— start —

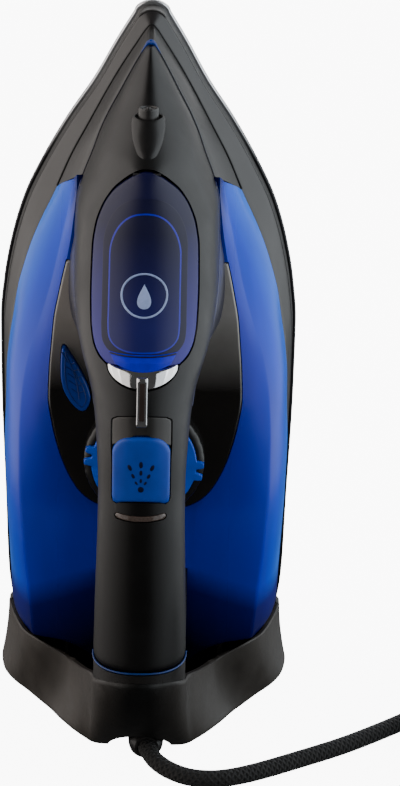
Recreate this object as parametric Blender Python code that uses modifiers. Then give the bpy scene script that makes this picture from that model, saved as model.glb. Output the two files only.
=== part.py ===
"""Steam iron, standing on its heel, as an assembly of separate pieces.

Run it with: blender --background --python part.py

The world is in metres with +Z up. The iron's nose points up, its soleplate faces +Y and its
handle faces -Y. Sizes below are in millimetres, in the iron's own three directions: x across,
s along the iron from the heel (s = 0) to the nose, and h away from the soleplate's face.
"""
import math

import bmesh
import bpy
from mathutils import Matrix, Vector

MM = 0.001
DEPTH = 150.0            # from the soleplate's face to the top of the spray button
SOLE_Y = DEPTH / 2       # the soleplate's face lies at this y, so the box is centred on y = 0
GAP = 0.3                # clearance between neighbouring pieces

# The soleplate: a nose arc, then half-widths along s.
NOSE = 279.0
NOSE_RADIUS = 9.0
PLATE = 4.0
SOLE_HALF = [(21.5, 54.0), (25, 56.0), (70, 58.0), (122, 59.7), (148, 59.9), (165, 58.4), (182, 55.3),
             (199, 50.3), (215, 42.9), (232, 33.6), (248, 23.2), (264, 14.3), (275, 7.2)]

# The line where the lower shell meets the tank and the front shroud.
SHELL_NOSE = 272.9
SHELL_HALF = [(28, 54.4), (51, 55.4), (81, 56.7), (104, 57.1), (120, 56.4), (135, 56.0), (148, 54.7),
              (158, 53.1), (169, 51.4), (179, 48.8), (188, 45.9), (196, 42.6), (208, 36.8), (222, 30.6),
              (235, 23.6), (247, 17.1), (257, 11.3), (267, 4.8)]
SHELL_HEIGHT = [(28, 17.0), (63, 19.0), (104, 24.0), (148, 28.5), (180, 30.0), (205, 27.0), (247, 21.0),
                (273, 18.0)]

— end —

EXERCISE BRIEF:
Only the lines from the start of the data to the line holding "Run it with: blender" are wanted; return them exactly, both ends included.

CORRECT ANSWER:
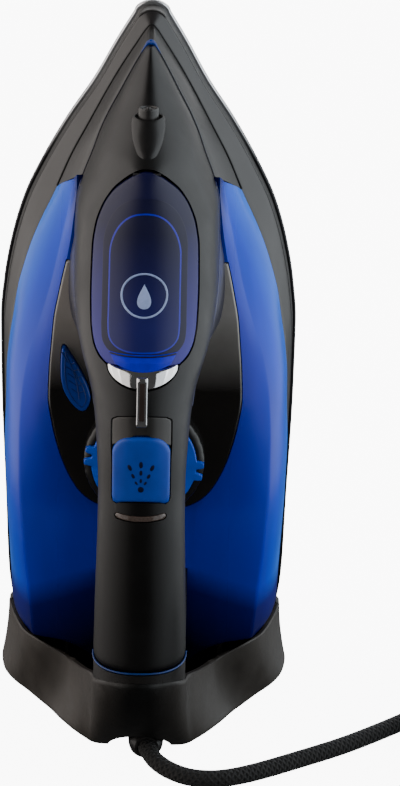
Recreate this object as parametric Blender Python code that uses modifiers. Then give the bpy scene script that makes this picture from that model, saved as model.glb. Output the two files only.
=== part.py ===
"""Steam iron, standing on its heel, as an assembly of separate pieces.

Run it with: blender --background --python part.py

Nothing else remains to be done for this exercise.